[What to do]:
Locate the line bearing "Turn this picture" in the material below, then reproduce it and each following line up to and including the line bearing "on its lid.".

[Data lines]:
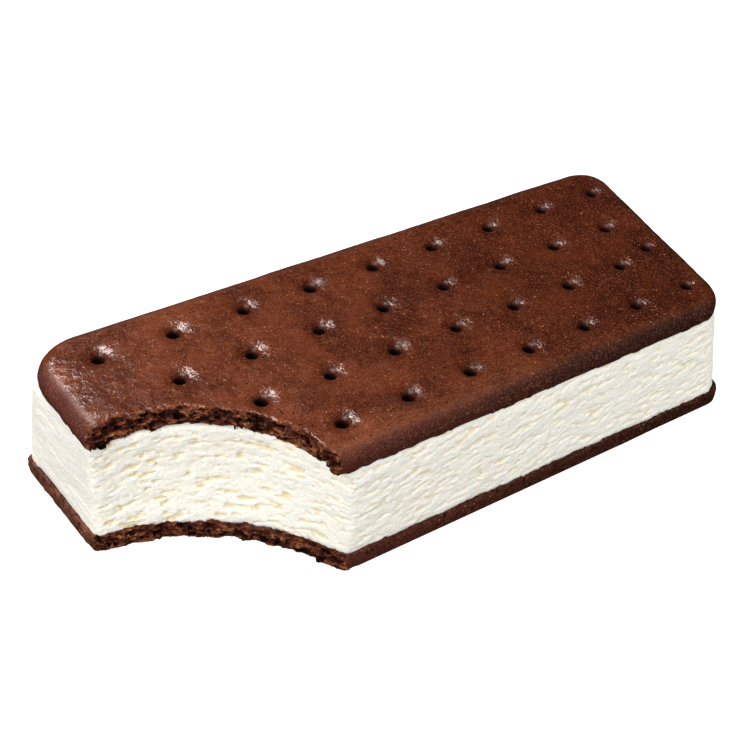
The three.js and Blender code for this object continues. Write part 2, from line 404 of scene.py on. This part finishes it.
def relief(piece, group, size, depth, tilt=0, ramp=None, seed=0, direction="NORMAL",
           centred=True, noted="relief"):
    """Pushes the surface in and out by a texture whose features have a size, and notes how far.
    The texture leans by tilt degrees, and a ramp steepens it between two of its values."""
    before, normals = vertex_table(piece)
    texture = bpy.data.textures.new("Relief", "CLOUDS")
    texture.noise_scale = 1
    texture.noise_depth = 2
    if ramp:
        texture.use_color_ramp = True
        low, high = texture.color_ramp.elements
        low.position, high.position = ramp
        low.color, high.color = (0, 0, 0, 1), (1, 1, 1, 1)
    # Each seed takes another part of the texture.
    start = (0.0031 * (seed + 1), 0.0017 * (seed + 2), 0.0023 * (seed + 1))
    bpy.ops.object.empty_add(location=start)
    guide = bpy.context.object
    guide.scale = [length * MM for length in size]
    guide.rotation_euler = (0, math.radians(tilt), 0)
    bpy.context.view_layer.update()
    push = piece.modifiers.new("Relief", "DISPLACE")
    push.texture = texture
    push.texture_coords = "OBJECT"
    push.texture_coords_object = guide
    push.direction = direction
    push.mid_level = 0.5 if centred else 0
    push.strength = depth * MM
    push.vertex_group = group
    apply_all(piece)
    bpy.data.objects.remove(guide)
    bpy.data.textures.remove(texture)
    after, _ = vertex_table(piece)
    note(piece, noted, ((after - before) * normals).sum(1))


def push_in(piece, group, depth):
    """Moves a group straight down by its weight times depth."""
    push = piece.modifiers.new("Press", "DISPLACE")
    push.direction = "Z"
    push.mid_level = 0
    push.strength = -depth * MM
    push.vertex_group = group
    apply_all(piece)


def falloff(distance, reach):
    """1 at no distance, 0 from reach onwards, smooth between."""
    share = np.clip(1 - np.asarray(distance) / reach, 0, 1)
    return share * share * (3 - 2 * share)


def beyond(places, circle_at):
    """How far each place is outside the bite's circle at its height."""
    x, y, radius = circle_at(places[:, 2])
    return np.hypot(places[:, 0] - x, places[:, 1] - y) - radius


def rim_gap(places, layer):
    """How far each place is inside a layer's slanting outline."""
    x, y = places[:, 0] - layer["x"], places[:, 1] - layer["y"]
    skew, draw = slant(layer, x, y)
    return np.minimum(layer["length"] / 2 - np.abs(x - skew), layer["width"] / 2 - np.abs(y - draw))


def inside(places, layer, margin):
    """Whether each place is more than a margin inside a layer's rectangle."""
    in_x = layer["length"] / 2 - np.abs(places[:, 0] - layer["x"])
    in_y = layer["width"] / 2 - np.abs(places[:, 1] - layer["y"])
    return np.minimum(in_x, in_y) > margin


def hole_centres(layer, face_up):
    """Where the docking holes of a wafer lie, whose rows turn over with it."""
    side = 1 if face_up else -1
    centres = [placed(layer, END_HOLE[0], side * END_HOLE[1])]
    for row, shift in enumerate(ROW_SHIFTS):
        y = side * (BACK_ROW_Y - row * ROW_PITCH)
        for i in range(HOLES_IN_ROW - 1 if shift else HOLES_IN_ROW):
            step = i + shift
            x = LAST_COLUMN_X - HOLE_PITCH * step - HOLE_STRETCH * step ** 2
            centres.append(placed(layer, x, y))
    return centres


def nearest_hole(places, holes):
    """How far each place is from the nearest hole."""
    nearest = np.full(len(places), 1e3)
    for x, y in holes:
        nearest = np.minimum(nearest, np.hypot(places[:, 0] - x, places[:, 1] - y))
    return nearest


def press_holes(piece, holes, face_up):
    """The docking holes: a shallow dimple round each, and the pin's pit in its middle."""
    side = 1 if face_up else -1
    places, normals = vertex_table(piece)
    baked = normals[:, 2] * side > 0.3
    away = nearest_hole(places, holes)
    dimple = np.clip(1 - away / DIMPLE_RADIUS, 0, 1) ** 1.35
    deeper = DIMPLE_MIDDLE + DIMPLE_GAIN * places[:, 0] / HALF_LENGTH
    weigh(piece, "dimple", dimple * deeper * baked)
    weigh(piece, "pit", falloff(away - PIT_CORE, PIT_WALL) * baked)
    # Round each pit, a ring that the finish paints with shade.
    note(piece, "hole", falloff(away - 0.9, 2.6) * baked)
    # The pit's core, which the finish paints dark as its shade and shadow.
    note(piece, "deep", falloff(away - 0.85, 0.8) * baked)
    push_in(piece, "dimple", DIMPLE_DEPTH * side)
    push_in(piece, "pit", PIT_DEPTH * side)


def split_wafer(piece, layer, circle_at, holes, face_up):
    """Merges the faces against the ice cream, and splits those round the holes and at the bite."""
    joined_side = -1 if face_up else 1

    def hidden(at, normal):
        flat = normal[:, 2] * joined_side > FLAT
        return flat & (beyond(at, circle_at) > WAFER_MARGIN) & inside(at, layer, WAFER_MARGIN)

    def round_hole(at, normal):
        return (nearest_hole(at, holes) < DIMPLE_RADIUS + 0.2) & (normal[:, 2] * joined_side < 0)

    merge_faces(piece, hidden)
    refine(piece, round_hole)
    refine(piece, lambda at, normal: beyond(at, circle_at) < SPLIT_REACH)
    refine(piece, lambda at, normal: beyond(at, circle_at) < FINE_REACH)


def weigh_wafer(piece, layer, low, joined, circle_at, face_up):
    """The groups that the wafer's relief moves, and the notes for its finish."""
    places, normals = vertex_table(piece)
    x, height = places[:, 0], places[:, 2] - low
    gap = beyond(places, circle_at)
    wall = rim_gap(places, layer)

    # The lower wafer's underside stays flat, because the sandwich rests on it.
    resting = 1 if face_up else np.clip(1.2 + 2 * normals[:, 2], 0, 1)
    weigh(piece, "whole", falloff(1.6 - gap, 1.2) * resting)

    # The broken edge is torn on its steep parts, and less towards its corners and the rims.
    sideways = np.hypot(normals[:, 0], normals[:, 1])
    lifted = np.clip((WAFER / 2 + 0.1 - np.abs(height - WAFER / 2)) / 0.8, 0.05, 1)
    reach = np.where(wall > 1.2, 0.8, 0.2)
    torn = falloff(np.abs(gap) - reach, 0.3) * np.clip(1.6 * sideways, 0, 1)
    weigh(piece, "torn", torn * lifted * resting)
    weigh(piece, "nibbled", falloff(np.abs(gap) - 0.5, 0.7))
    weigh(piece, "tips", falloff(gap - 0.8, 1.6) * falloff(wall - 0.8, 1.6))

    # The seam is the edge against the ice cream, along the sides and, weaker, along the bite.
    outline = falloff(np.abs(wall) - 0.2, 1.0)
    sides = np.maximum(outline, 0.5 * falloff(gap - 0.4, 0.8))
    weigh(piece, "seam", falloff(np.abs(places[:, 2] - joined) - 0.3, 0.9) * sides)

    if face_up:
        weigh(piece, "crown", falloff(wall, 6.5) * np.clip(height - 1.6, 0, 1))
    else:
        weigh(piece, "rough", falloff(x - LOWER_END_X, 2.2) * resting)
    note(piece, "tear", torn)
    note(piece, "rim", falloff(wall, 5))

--

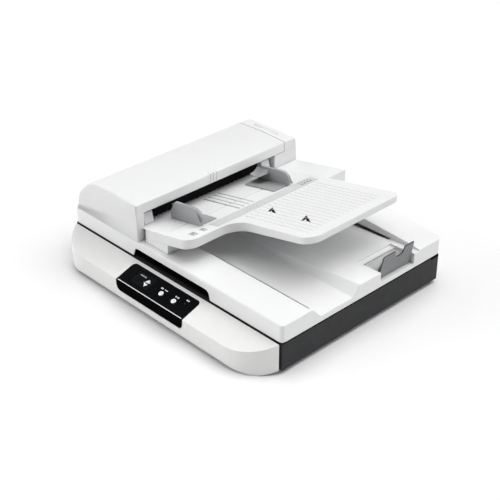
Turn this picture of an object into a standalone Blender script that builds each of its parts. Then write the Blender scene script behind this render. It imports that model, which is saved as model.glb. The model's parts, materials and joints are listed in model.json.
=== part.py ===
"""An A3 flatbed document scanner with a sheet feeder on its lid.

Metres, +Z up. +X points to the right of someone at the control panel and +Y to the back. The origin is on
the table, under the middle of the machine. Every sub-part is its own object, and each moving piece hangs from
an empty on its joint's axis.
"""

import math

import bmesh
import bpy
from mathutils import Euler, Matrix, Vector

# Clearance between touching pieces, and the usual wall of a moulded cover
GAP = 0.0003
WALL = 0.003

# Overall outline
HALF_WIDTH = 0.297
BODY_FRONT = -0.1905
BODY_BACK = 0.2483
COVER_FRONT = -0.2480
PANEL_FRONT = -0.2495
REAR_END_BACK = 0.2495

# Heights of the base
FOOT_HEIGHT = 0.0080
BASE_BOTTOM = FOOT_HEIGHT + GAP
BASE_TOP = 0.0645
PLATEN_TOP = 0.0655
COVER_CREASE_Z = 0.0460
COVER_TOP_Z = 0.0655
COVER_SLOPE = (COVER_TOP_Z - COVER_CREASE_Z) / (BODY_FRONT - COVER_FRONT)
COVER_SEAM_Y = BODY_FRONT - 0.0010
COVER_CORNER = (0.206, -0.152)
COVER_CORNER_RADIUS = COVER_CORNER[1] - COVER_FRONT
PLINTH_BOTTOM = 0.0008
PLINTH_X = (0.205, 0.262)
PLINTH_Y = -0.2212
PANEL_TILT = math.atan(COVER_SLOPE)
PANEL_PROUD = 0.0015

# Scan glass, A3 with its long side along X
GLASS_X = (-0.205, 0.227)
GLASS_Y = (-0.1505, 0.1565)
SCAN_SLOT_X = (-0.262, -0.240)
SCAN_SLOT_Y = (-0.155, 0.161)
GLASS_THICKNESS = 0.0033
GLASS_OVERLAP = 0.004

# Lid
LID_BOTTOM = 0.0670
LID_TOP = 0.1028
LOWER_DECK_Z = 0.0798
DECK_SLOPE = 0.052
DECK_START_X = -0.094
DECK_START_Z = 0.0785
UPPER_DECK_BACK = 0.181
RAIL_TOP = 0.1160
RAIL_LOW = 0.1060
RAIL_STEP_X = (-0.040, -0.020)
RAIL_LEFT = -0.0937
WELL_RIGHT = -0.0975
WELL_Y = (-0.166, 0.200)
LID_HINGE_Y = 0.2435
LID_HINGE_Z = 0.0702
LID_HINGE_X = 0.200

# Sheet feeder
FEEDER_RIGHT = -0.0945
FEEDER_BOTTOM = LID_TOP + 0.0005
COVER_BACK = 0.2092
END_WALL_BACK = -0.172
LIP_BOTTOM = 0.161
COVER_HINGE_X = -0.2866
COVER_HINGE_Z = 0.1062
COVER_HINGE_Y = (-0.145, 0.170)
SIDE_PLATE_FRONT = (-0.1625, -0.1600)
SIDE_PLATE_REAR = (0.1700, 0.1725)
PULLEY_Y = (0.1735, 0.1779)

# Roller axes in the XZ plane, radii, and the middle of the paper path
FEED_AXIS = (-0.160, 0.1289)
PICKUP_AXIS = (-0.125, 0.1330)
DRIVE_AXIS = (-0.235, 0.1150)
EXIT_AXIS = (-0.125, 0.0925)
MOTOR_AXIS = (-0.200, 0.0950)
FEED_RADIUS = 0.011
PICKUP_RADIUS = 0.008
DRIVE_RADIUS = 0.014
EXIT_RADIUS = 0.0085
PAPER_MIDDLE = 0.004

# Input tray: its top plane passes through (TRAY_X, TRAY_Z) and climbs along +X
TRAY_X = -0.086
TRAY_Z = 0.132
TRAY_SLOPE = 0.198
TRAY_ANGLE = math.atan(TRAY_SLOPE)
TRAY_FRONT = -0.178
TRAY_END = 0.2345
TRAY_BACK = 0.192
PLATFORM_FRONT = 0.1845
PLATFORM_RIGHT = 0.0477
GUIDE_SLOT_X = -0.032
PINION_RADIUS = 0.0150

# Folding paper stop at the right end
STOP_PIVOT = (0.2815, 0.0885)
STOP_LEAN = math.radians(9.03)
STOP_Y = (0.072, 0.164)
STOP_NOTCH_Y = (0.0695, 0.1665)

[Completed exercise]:
Turn this picture of an object into a standalone Blender script that builds each of its parts. Then write the Blender scene script behind this render. It imports that model, which is saved as model.glb. The model's parts, materials and joints are listed in model.json.
=== part.py ===
"""An A3 flatbed document scanner with a sheet feeder on its lid.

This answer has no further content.